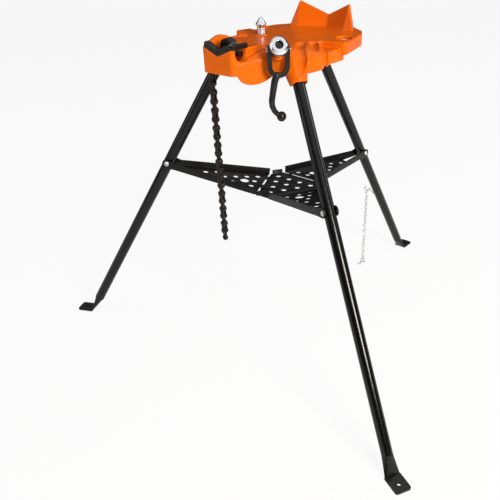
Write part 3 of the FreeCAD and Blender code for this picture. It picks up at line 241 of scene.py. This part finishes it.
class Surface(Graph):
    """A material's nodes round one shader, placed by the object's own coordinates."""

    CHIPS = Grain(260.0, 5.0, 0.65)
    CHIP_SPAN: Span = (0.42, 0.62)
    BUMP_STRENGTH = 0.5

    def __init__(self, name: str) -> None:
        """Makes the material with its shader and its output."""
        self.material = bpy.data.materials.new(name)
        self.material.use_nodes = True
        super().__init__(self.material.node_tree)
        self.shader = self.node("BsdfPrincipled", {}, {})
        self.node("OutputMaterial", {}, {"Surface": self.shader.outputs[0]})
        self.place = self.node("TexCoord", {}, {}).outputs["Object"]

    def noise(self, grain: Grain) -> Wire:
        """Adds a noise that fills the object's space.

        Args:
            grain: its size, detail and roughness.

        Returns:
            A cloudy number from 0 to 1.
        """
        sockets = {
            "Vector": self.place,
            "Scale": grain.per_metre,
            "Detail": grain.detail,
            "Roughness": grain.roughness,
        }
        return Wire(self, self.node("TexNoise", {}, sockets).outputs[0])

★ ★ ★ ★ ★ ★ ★

To do → Print exactly, and only, the lines beginning at the top of the listing and ending at the line with "material's nodes round".

Full solution →
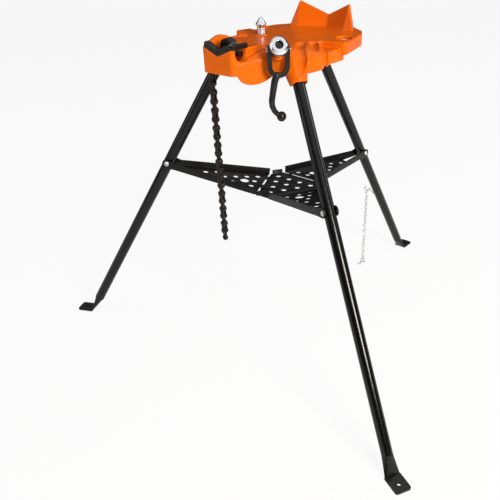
Write part 3 of the FreeCAD and Blender code for this picture. It picks up at line 241 of scene.py. This part finishes it.
class Surface(Graph):
    """A material's nodes round one shader, placed by the object's own coordinates."""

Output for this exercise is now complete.